§ **TASK DIRECTIONS**:
Find each line that has the string "joints" and give the total, with nothing else.

§ **WORKING DATA**:
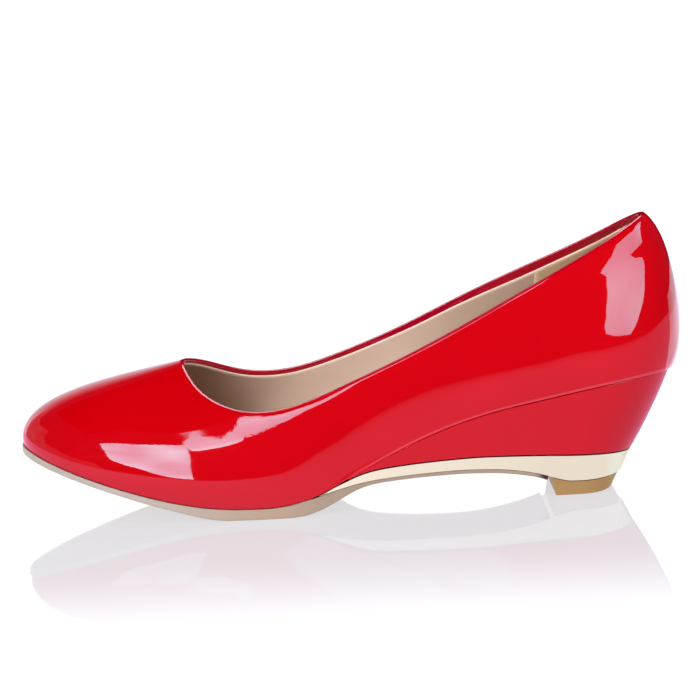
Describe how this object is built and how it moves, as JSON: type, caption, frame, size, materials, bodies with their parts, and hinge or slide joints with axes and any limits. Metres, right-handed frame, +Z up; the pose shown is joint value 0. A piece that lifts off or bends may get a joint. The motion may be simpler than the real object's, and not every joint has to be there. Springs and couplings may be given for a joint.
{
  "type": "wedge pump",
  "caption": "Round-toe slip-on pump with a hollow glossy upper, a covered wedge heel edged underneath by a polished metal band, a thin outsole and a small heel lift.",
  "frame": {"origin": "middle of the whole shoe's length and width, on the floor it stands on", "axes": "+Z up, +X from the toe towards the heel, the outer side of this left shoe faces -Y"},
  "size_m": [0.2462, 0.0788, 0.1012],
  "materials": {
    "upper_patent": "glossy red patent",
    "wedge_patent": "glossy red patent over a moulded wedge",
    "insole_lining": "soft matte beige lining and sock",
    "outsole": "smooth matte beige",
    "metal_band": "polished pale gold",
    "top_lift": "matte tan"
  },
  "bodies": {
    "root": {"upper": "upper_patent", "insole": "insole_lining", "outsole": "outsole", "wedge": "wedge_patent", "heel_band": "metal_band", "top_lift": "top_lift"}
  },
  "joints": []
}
---
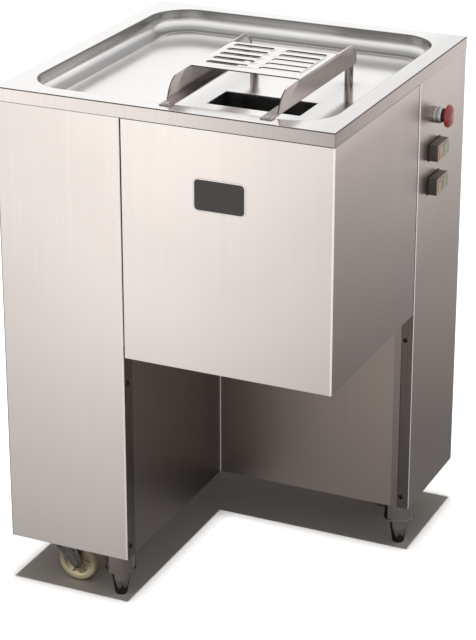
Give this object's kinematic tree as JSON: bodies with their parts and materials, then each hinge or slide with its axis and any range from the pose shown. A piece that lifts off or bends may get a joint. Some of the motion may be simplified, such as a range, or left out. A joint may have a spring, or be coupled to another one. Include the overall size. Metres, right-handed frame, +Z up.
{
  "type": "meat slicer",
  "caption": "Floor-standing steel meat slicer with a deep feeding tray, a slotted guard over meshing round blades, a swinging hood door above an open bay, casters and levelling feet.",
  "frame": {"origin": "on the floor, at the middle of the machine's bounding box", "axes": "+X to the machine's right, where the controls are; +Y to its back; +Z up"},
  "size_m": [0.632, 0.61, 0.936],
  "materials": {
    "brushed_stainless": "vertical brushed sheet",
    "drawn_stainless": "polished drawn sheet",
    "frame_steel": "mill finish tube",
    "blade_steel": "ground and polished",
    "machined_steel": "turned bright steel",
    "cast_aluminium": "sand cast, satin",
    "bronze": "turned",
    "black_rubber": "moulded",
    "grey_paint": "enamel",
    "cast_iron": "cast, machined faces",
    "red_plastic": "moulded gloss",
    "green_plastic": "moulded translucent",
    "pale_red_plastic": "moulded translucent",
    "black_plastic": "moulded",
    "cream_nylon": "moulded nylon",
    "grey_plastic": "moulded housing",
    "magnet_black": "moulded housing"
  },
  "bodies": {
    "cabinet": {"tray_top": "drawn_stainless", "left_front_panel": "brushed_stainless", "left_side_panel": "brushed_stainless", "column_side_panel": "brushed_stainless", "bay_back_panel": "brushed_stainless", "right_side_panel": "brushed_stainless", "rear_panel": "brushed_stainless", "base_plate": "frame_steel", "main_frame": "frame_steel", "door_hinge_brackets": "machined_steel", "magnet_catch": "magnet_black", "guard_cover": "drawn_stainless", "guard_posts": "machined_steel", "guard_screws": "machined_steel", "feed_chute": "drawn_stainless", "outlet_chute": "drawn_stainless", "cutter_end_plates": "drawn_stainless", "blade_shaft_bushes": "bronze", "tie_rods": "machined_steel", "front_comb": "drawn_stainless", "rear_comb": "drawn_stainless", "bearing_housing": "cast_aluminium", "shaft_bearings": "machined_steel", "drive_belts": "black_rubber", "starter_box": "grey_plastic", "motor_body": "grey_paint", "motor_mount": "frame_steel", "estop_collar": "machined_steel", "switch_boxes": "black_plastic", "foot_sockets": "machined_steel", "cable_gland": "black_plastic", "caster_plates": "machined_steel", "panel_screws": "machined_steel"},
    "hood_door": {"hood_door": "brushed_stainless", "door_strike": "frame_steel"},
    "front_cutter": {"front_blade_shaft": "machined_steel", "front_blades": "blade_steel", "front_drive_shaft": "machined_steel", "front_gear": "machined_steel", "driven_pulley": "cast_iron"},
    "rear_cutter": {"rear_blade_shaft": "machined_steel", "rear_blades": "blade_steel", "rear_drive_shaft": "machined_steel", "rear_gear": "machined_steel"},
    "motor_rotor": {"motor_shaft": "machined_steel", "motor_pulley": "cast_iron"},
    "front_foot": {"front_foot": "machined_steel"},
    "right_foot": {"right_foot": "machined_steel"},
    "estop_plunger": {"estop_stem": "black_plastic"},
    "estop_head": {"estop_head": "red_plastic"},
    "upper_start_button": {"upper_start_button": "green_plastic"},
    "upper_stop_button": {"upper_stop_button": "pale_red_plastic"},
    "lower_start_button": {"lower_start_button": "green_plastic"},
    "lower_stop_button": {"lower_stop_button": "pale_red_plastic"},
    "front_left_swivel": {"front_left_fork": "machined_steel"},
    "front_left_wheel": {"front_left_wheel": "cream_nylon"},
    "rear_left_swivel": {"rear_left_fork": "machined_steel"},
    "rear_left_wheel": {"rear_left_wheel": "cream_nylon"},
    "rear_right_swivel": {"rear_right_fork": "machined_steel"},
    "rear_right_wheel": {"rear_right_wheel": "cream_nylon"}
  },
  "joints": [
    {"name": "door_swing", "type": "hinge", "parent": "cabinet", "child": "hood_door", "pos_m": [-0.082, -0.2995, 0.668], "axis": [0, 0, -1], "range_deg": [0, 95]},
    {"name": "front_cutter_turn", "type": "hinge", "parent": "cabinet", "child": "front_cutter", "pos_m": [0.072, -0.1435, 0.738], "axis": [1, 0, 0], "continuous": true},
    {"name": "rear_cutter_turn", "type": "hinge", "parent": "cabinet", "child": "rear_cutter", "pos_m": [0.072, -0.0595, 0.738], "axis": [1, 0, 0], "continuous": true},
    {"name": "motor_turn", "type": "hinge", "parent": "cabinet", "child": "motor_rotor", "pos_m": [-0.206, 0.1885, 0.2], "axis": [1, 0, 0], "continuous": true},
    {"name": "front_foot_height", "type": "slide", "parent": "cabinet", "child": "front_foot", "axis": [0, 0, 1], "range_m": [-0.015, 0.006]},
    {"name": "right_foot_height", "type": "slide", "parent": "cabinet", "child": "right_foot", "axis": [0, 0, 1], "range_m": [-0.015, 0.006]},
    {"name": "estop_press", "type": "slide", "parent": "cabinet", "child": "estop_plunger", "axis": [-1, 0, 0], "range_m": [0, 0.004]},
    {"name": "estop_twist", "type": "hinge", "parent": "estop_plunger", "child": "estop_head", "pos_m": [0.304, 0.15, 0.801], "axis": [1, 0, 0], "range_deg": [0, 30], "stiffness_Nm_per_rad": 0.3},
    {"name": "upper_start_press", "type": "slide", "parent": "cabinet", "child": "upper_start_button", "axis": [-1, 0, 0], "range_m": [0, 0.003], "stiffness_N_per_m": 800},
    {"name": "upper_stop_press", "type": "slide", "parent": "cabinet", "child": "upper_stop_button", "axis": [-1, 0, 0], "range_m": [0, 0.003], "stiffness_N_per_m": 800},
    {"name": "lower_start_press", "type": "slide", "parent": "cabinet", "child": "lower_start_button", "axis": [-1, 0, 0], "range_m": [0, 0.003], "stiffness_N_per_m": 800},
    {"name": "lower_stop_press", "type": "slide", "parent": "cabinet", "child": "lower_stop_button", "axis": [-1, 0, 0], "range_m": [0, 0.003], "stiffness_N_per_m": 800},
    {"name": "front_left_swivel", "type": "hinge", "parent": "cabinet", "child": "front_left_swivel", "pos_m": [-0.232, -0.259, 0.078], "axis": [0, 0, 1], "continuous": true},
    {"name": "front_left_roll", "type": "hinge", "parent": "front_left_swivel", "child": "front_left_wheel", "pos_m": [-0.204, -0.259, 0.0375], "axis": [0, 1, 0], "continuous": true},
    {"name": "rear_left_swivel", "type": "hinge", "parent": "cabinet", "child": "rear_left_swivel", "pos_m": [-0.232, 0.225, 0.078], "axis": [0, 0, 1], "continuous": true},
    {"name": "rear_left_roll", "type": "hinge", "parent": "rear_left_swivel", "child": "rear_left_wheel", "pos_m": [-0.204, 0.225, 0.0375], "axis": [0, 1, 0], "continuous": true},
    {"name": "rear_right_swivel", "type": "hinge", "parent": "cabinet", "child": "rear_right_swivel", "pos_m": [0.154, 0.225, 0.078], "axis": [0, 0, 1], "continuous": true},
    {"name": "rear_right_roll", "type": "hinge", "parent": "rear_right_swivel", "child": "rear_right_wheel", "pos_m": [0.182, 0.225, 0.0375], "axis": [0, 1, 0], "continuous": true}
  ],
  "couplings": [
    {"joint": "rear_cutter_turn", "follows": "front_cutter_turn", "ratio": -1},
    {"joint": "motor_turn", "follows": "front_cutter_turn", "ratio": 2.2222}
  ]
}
---
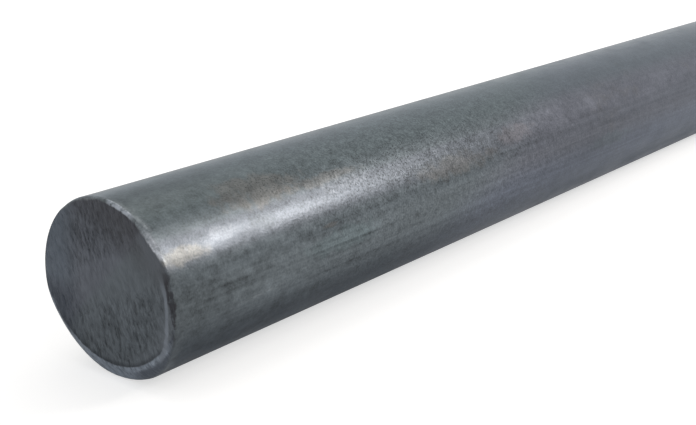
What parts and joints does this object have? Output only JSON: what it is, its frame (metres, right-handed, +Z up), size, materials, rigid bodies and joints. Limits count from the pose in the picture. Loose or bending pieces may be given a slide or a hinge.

§ **COMPLETED TASK**:
4